* BEGIN Record excerpts *
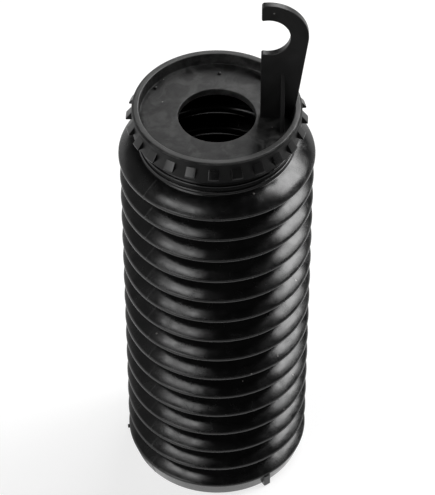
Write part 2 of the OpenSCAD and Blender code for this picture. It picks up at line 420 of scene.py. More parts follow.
def chains(name, *point_lists):
    """An object with one open chain of edges for each list of points, in the XY plane."""
    mesh = bpy.data.meshes.new(name)
    points, edges = [], []
    for chain in point_lists:
        start = len(points)
        points += [(r, z, 0.0) for r, z in chain]
        edges += [(start + i, start + i + 1) for i in range(len(chain) - 1)]
    mesh.from_pydata(points, edges, [])
    return added(name, mesh)


def applied(holder, tree, values, name):
    """The plain mesh that the tree makes of holder, as a new piece called name."""
    modifier = holder.modifiers.new(tree.name, "NODES")
    modifier.node_group = tree
    names = {s.name: s.identifier for s in tree.interface.items_tree if s.in_out == "INPUT"}
    for label, value in values.items():
        modifier[names[label]] = value
    mesh = evaluated_mesh(holder)
    mesh.name = name
    bpy.data.objects.remove(holder)
    print(name, "has", len(mesh.polygons), "faces")
    return added(name, mesh)


# %% [markdown]
# ## Grain, dust and wear
#
# Moulded rubber isn't one flat black. It has a fine grain from the mould's surface, slow waves
# where it has shrunk, a grey bloom of wax in patches, dust that sticks in specks, and crests that are
# rubbed by handling. They are made in three shader node groups, because every part of the boot
# wears them in its own strength. The groups put out only heights and masks.

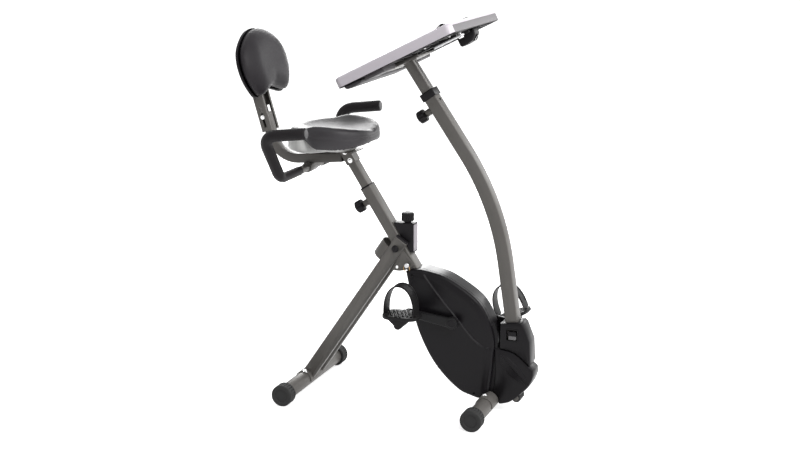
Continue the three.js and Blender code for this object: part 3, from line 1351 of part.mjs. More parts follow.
function frontCover() {
  const outline = coverOutline().reverse();
  const outer = slab(outline, -coverHalfWidth, coverHalfWidth, coverRound, 2);
  const innerHalf = coverHalfWidth - plasticWall;
  const inner = slab(drawnIn(outline, plasticWall), -innerHalf, innerHalf, coverRound);
  const footRoom = crossRod(at(frontFootX, capRadius), -everything, everything,
    floorBarRadius + saddleThickness + gap * 4, wheelSides);
  const rollerRoom = crossRod(at(rollerX, rollerZ), -rollerHalfLength - lugThickness - gap * 6,
    rollerHalfLength + lugThickness + gap * 6, rollerRadius + gap * 8, roundSides);
  const postRoom = slab(barOutline(step(postBase, baseDown, -overrun), step(postFoot, baseDown, deskPostSize),
    deskPostSize + gap * 6), -deskPostWidth / 2 - gap * 3, deskPostWidth / 2 + gap * 3);
  const below = box(-everything, everything, -everything, everything, 0, coverBottomZ);
  return cut(outer.subtract(inner), [footRoom, rollerRoom, postRoom, armRoom(), below, housingRoom()]);
}
addPiece('front_cover', frontCover(), blackPlastic);

// Foot cover: closes round the desk post above the front covers
const footCoverShares = [[0.92, -0.42], [0.888, 0.315], [0.71, 0.9], [0.648, 0.967], [0.12, 0.87]];

function footCover() {
  const seam = new THREE.SplineCurve(seamShares.map(coverSpot)).getSpacedPoints(7)
    .map((point) => at(point.x, point.y + footCoverSeam));
  const spot = ([x, rise]) => at(coverBackX + coverReach * x, coverTopZ + rise * footCoverHeight);
  const outline = [...seam, ...footCoverShares.map(spot)];
  const outer = slab(outline, -coverHalfWidth, coverHalfWidth, coverRound, 2);
  const innerHalf = coverHalfWidth - plasticWall;
  const inner = slab(drawnIn(outline, plasticWall), -innerHalf, innerHalf, coverRound);
  const postRoom = slab(barOutline(step(postBase, baseDown, -footCoverHeight), step(postFoot, baseDown, deskPostSize),
    deskPostSize + gap * 2), -deskPostWidth / 2 - gap, deskPostWidth / 2 + gap);
  const window = box(windowX, windowX + windowWidth, -coverHalfWidth - overrun, -coverHalfWidth + plasticWall * 2,
    windowZ, windowZ + windowHeight);
  return cut(outer.subtract(inner), [postRoom, window, housingRoom()]);
}
addPiece('foot_cover', footCover(), blackPlastic);

// Crank axle, bearings, arms with their spindles, drive pulley and belt
addPiece('crank_axle', crossRod(crankCentre, -armInnerY - armThickness + gap, armInnerY + armThickness - gap,
  crankAxleRadius, roundSides), chromeFinish);

function bearing(name, hand) {
  const outside = hand * (crankShellHalfLength - gap);
  const inside = outside - hand * bearingWidth;
  const [low, high] = [Math.min(outside, inside), Math.max(outside, inside)];
  addPiece(name, cut(crossRod(crankCentre, low, high, bearingRadius, roundSides),
    [crossRod(crankCentre, low - overrun, high + overrun, crankAxleRadius + gap, roundSides)]), chromeFinish);
}
bearing('crank_bearing_right', -1);
bearing('crank_bearing_left', 1);

function crankArm(hand) {
  const far = at(crankCentre.x - hand * crankSpanX, crankCentre.y - hand * crankSpanZ);
  const direction = far.clone().sub(crankCentre).normalize();
  const [low, high] = hand > 0 ? [armInnerY, armInnerY + armThickness] : [-armInnerY - armThickness, -armInnerY];
  const facing = Math.atan2(direction.y, direction.x);
  const outline = [
    ...arc(crankCentre, armBossRadius, facing + Math.PI / 2, facing + Math.PI * 3 / 2, 8),
    ...arc(far, armEndRadius, facing - Math.PI / 2, facing + Math.PI / 2, 8),
  ];
  const slim = slab(outline, low, high, 2);
  const spindleEnd = hand * (armInnerY + armThickness + pedalGap + pedalWidth);
  const spindleStart = hand * (armInnerY + armThickness / 2);
  const spindle = crossRod(far, Math.min(spindleStart, spindleEnd), Math.max(spindleStart, spindleEnd), spindleRadius, roundSides);
  return cut(slim, [crossRod(crankCentre, -everything, everything, crankAxleRadius + gap, roundSides)]).add(spindle);
}
addPiece('crank_arm_right', crankArm(-1), blackPlastic);
addPiece('crank_arm_left', crankArm(1), blackPlastic);

function drivePulley() {
  const half = beltWidth / 2;
  const hub = crankAxleRadius + gap;
  const web = half / 2;
  const profile = [
    [hub, -half], [hub * 2, -web], [drivePulleyRadius - pulleyRim, -web],
    [drivePulleyRadius - pulleyRim, -half], [drivePulleyRadius, -half], [drivePulleyRadius, half],
    [drivePulleyRadius - pulleyRim, half], [drivePulleyRadius - pulleyRim, web], [hub * 2, web],
    [hub, half], [hub, -half],
  ];
  return turnedPiece(profile, space(crankCentre, beltPlaneY), acrossY, wheelSides);
}
addPiece('drive_pulley', drivePulley(), blackPlastic);

// The belt's outline: two arcs joined by the outer tangents
function beltLoop(extra) {
  const line = flywheelCentre.clone().sub(crankCentre);
  const facing = Math.atan2(line.y, line.x);
  const lean = Math.asin((drivePulleyRadius - smallPulleyRadius) / line.length());
  const big = drivePulleyRadius + extra;
  const small = smallPulleyRadius + extra;
  return [
    ...arc(crankCentre, big, facing + Math.PI / 2 - lean, facing + Math.PI * 3 / 2 + lean, 30),
    ...arc(flywheelCentre, small, facing - Math.PI / 2 + lean, facing + Math.PI / 2 - lean, 10),
  ];
}
addPiece('drive_belt', cut(
  slab(beltLoop(gap + beltThickness), beltPlaneY - beltWidth / 2, beltPlaneY + beltWidth / 2),
  [slab(beltLoop(gap), beltPlaneY - beltWidth, beltPlaneY + beltWidth)]), rubberFinish);

// Flywheel with its shaft and small pulley in one turned piece
function flywheel() {
  const half = flywheelWidth / 2;
  const rim = pulleyRim * 2;
  const web = half / 3;
  const smallHalf = beltWidth / 2;
  const start = beltPlaneY - smallHalf;
  const profile = [
    [0, start], [smallPulleyRadius, start], [smallPulleyRadius, start + beltWidth], [axleRadius, start + beltWidth],
    [axleRadius, flywheelY - half], [axleRadius * 3, flywheelY - half], [axleRadius * 3, flywheelY - web],
    [flywheelRadius - rim, flywheelY - web], [flywheelRadius - rim, flywheelY - half],
    [flywheelRadius, flywheelY - half], [flywheelRadius, flywheelY + half], [flywheelRadius - rim, flywheelY + half],
    [flywheelRadius - rim, flywheelY + web], [axleRadius * 3, flywheelY + web], [axleRadius * 3, flywheelY + half],
    [0, flywheelY + half],
  ];
  return turnedPiece(profile, space(flywheelCentre, 0), acrossY, wheelSides);
}
addPiece('flywheel', flywheel(), ironFinish);

// Brake magnet arm: a curved shoe that swings on a pin beside the tube
function magnetArm() {
  const half = flywheelWidth / 2;
  const outer = magnetArmRadius + magnetArmThickness / 2;
  const inner = magnetArmRadius - magnetArmThickness / 2;
  const shoe = slab([...arc(flywheelCentre, outer, magnetArmStart, magnetArmEnd, 14),
    ...arc(flywheelCentre, inner, magnetArmEnd, magnetArmStart, 14)], flywheelY - half, flywheelY + half);
  const eye = crossRod(magnetPin, flywheelY - half, flywheelY + half, magnetEyeRadius, roundSides);
  const wheelRoom = crossRod(flywheelCentre, flywheelY - flywheelWidth, flywheelY + flywheelWidth,
    flywheelRadius + gap * 4, wheelSides * 2);
  return cut(joined([shoe, eye]), [wheelRoom,
    crossRod(magnetPin, flywheelY - flywheelWidth, flywheelY + flywheelWidth, magnetPinRadius + gap, holeSides)]);
}
addPiece('magnet_arm', magnetArm(), ironFinish);

// Pedals: a platform over the spindle, a keel under it, and a strap arch, all turned about the spindle
function pedal(side, hand, tilt) {
  const centre = at(crankCentre.x - hand * crankSpanX, crankCentre.y - hand * crankSpanZ);
  const inside = armInnerY + armThickness + pedalGap;
  const outside = inside + pedalWidth;
  const [low, high] = hand > 0 ? [inside, outside] : [-outside, -inside];
  const spot = (forward, rise) => at(forward, rise).rotateAround(at(0, 0), tilt).add(centre);
  const half = pedalLength / 2;
  const corner = pedalWidth * 0.36;
  const plan = [[1, 1, 0], [-1, 1, 1], [-1, -1, 2], [1, -1, 3]].flatMap(([sx, sy, quarter]) => arc(
    at(sx * (half - corner), sy * (pedalWidth / 2 - corner)), corner,
    quarter * Math.PI / 2, (quarter + 1) * Math.PI / 2, 5));
  const round = platformThickness / 4;
  const plate = new THREE.ExtrudeGeometry(new THREE.Shape(plan), {
    depth: platformThickness - round * 2, steps: 1, bevelEnabled: true,
    bevelThickness: round, bevelSize: round, bevelOffset: -round, bevelSegments: 1,
  });
  plate.translate(0, (low + high) / 2, platformRise + round);
  plate.rotateY(-tilt);
  plate.translate(centre.x, 0, centre.y);
  const keelTop = platformRise + platformThickness / 2;
  const keel = slab([spot(-keelTopHalf, keelTop),
    ...arc(at(0, keelFootRadius - keelDepth), keelFootRadius, -Math.PI, 0, 8).map((point) => spot(point.x, point.y)),
    spot(keelTopHalf, keelTop)], low + plasticWall, high - plasticWall, 2);
  const spindleHole = crossRod(centre, low - overrun, high + overrun, spindleRadius + gap, roundSides);
  addPiece(`pedal_${side}`, cut(joined([solidOf(plate), keel]), [spindleHole]), rubberFinish);
  const strapMiddle = hand * (outside - strapFromOutside);
  const seat = platformRise + platformThickness + gap;
  const arch = (extra) => Array.from({ length: strapSteps + 1 }, (_, i) => {
    const angle = (i / strapSteps) * Math.PI;
    return spot(Math.cos(angle) * (strapHalfSpan + extra),
      seat + Math.max(Math.sin(angle), 0) ** strapArchPower * (strapHeight + extra));
  });
  addPiece(`pedal_strap_${side}`, slab([...arch(0), ...arch(-strapThickness).reverse()],
    strapMiddle - strapWidth / 2, strapMiddle + strapWidth / 2), rubberFinish);
}
pedal('right', -1, 0);
pedal('left', 1, farPedalTilt);

// The origin is the middle of the object's footprint, on the floor
const bounds = new THREE.Box3().setFromObject(group);
group.position.set(-(bounds.min.x + bounds.max.x) / 2, -(bounds.min.y + bounds.max.y) / 2, -bounds.min.z);
group.updateMatrixWorld(true);

export default group;
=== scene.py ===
"""Looks of a folding exercise bike with a desk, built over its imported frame."""

import logging
import math
from dataclasses import dataclass, field
from enum import Enum
from typing import Callable, Iterable, Sequence

import bmesh
import bpy
import numpy as np
from mathutils import Matrix, Vector
from mathutils.geometry import delaunay_2d_cdt
from mathutils.kdtree import KDTree


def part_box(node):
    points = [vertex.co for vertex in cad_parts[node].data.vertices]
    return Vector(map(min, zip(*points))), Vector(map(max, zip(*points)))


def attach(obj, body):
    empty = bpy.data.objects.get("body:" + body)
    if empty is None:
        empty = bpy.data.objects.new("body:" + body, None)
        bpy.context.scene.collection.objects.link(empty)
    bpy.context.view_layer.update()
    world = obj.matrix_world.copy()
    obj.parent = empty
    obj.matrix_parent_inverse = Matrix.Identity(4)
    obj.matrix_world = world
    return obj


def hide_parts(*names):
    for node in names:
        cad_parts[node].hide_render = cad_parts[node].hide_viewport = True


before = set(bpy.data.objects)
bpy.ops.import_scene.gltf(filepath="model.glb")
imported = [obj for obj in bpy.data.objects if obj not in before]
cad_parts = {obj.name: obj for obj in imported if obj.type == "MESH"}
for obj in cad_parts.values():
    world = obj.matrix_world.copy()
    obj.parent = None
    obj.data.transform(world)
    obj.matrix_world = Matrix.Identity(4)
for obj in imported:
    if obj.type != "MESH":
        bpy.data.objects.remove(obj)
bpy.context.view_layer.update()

logging.basicConfig(level=logging.INFO, format="%(message)s")
log = logging.getLogger("bike")

Pair = tuple[float, float]
Ring = list[Vector]
Mark = tuple[Vector, Vector]
Piece = bpy.types.Object
Tree = bpy.types.NodeTree
Socket = bpy.types.NodeSocket

FRONT_FOOT_X = 0.3115
UP = Vector((0.0, 0.0, 1.0))
ACROSS = Vector((0.0, 1.0, 0.0))
FORWARD = Vector((1.0, 0.0, 0.0))
CLEARANCE = 0.0003
CORE = 0.0003


def frame_shift() -> float:
    """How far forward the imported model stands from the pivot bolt's plane.

    Returns:
        The shift along X in metres, read from the front stabilizer.
    """
    low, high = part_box("front_stabilizer")
    return (low.x + high.x) / 2 - FRONT_FOOT_X


SHIFT = frame_shift()


def place(x: float, y: float, z: float) -> Vector:
    """A point from the pivot's plane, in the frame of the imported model."""
    return Vector((x + SHIFT, y, z))


# Directions and lines


@dataclass(frozen=True)
class Axes:
    """A place with three directions that a form is built along."""

    origin: Vector
    u: Vector
    v: Vector
    w: Vector

    def spot(self, a: float, b: float, c: float = 0.0) -> Vector:
        """The point at distances a, b and c along the three directions."""
        return self.origin + self.u * a + self.v * b + self.w * c


def axes_about(origin: Vector, axis: Vector) -> Axes:
    """Axes whose third direction is the given one.

    Args:
        origin: Where the axes start.
        axis: The third direction.

    Returns:
        The axes, right-handed.
    """
    w = axis.normalized()
    start = ACROSS if abs(w.y) < 0.9 else UP
    u = start.cross(w).normalized()
    return Axes(origin, u, w.cross(u), w)


SIDE = Axes(place(0.0, 0.0, 0.0), FORWARD, UP, ACROSS)
ORIGIN = Axes(Vector((0.0, 0.0, 0.0)), FORWARD, ACROSS, UP)

Levels = tuple[float, float, float, float]


def turn_of(axes: Axes) -> tuple[float, float, float]:
    """The turn that lays a form's own three directions along the axes."""
    return tuple(Matrix((axes.u, axes.v, axes.w)).transposed().to_euler())


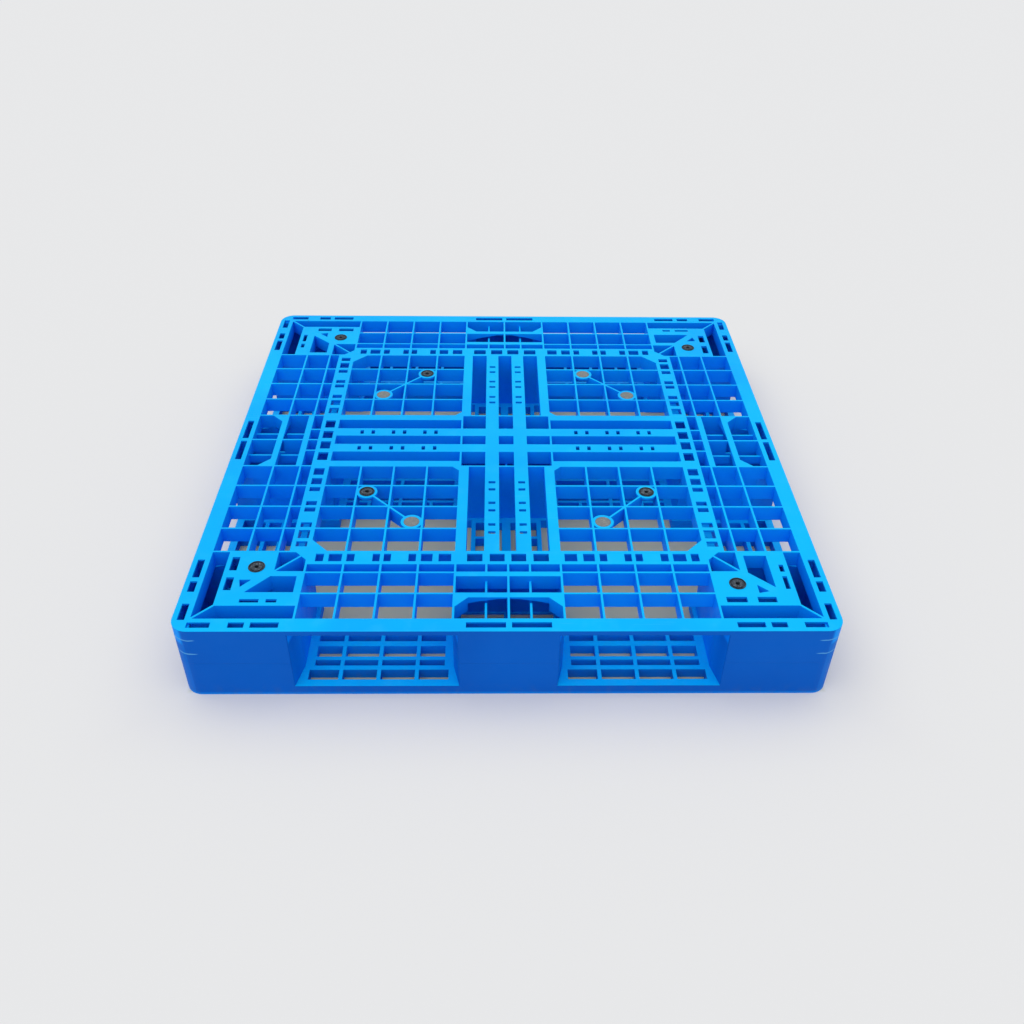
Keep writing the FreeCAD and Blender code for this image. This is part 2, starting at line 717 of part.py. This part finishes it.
* END Record excerpts *
**What is expected:** Transcribe, exactly and without additions, the lines of the records above, beginning with the line that contains "on the floor" and ending with the line that contains "bpy.data.objects.remove(obj)", both included.

**Result for this task:**
// The origin is the middle of the object's footprint, on the floor
const bounds = new THREE.Box3().setFromObject(group);
group.position.set(-(bounds.min.x + bounds.max.x) / 2, -(bounds.min.y + bounds.max.y) / 2, -bounds.min.z);
group.updateMatrixWorld(true);

export default group;
=== scene.py ===
"""Looks of a folding exercise bike with a desk, built over its imported frame."""

import logging
import math
from dataclasses import dataclass, field
from enum import Enum
from typing import Callable, Iterable, Sequence

import bmesh
import bpy
import numpy as np
from mathutils import Matrix, Vector
from mathutils.geometry import delaunay_2d_cdt
from mathutils.kdtree import KDTree


def part_box(node):
    points = [vertex.co for vertex in cad_parts[node].data.vertices]
    return Vector(map(min, zip(*points))), Vector(map(max, zip(*points)))


def attach(obj, body):
    empty = bpy.data.objects.get("body:" + body)
    if empty is None:
        empty = bpy.data.objects.new("body:" + body, None)
        bpy.context.scene.collection.objects.link(empty)
    bpy.context.view_layer.update()
    world = obj.matrix_world.copy()
    obj.parent = empty
    obj.matrix_parent_inverse = Matrix.Identity(4)
    obj.matrix_world = world
    return obj


def hide_parts(*names):
    for node in names:
        cad_parts[node].hide_render = cad_parts[node].hide_viewport = True


before = set(bpy.data.objects)
bpy.ops.import_scene.gltf(filepath="model.glb")
imported = [obj for obj in bpy.data.objects if obj not in before]
cad_parts = {obj.name: obj for obj in imported if obj.type == "MESH"}
for obj in cad_parts.values():
    world = obj.matrix_world.copy()
    obj.parent = None
    obj.data.transform(world)
    obj.matrix_world = Matrix.Identity(4)
for obj in imported:
    if obj.type != "MESH":
        bpy.data.objects.remove(obj)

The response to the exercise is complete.